Deze visie biedt perspectief voor de sector in zijn totaliteit. Zeker, individuele bedrijven kunnen in de knel komen. Net zoals dat in andere sectoren het geval is. Maar economische inefficiëntie mag niet beloond worden door blijvende ondersteuning te verschaffen. Dat schept een ongezonde afhankelijkheid. U vraagt zich af wat 'zorgen dat' nog betekent in dit soort gevallen? Dat ik stoppende boeren help met een beëindigingsplan. En middelen ter beschikking stel voor hun begeleiding.

Dames en heren!

De kerk moet evenzeer keuzes maken. En u hebt als kerk duidelijk een andere taak dan de overheid. Meer en anders dan 'Den Haag' kunt u 'zorgen voor'.

Ik wil u oproepen niet alleen te kijken naar de kleine boer - hier en elders in de wereld - en zijn problemen. Probeert u zich ook te verplaatsen in de positieve mogelijkheden die macro-economische veranderingen met zich meebrengen voor het geheel van de agrarische sector.

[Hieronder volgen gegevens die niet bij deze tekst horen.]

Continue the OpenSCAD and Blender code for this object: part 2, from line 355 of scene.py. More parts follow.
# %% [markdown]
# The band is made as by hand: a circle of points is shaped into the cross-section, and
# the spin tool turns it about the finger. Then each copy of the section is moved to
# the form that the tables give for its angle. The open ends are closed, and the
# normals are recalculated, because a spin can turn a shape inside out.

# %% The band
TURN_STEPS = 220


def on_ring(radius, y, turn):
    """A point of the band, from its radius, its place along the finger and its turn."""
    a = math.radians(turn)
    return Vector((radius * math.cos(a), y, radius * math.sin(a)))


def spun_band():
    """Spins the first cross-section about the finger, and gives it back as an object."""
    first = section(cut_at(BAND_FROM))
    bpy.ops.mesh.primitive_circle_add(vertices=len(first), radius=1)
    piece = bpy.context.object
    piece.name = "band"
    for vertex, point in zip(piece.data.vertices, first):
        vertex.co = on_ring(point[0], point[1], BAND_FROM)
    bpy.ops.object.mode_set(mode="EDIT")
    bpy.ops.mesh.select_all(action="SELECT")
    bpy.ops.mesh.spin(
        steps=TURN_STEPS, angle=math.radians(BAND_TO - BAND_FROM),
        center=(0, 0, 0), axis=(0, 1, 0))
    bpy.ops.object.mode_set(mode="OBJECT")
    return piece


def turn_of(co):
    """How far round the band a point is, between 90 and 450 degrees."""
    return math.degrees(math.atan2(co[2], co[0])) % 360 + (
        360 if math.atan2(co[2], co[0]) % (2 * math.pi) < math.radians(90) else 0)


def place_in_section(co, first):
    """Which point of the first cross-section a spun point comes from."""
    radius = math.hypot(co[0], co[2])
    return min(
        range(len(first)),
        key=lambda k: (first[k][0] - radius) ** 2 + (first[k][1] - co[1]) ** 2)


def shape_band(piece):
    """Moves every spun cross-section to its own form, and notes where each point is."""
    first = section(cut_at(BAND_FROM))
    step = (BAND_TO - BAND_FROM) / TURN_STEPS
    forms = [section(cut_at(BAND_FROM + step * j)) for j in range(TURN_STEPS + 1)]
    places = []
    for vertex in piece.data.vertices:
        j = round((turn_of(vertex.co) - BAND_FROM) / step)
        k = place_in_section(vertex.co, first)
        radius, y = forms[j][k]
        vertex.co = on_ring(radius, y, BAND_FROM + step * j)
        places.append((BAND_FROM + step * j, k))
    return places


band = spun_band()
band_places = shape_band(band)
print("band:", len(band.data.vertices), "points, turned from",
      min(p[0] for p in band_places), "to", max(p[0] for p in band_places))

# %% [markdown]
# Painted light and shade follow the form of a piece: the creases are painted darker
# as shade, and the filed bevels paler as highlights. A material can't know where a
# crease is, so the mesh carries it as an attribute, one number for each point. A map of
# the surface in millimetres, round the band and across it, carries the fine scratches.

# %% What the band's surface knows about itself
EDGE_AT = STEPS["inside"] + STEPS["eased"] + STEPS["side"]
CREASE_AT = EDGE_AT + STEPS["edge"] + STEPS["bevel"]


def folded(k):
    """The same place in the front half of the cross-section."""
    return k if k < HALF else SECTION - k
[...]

Ik verwacht overigens wel van de kerk dat die zich een kritisch oordeel blijft vormen over de morele aspecten van verdergaande marktwerking vanuit het eigen levensbeschouwelijk perspectief. De profeten van het Oude Testament gingen u daarbij voor. En ook Jezus zette een streep door onze ongeremde begeerten.

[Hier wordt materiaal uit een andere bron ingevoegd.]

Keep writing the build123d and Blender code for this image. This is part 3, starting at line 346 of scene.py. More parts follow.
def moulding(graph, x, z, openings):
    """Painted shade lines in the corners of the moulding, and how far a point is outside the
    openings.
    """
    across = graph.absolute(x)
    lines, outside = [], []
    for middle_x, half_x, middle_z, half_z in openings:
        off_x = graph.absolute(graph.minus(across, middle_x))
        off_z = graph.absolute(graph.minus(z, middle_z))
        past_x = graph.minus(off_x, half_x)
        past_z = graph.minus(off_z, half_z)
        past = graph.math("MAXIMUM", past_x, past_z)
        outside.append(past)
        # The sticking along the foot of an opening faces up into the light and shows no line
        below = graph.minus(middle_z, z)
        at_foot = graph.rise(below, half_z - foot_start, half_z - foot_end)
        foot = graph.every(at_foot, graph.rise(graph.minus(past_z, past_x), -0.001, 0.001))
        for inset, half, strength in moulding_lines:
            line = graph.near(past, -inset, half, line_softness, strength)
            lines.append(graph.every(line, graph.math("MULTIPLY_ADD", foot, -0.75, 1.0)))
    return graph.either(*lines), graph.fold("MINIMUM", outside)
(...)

Ik wil u verder stimuleren om boeren pastoraal en diaconaal bij te staan in ingrijpende situaties, zoals de uitbraak van dierziekten. De manier waarop de hervormde gemeente van Oene hulp bood tijdens de mkz-crisis mag voorbeeldig heten.

Als het gaat om de persoonlijke verantwoordelijkheid zie ik een derde taak voor de kerk. Dat is die van verantwoord consumeren. Laat de christelijke gemeente een proeftuin zijn van duurzaam consumeren. Ook hier gaat het weer om het aanvaarden van een persoonlijke verantwoordelijkheid. We moeten het tot onze persoonlijke ethiek rekenen om hieraan bij te dragen.

Dames en heren!

Kiezen voor landbouw. Dat heeft het kabinet gedaan. Dat moeten de agrarische ondernemers doen. Ik hoop en verwacht dat de samenleving dat ook doet. Niet het minst omdat de landbouw zorgt voor voedsel en voor het beheer van het landelijk gebied. En de landbouw levert een forse bijdrage aan de economie.

U hebt zorgen om de landbouw en de neo-liberale economische krachten die hem drijven. Die kan ik voor een deel begrijpen. Maar ik heb u ook aangespoord de voordelen ervan in ogenschouw te nemen.

Hoe het ook zij, ook u maakt een keuze voor de landbouw. Dat blijkt uit uw publicaties en uw projecten. Dat blijkt uit het feit dat ik hier vandaag met u heb mogen spreken.

Ik dank u oprecht voor deze mogelijkheid.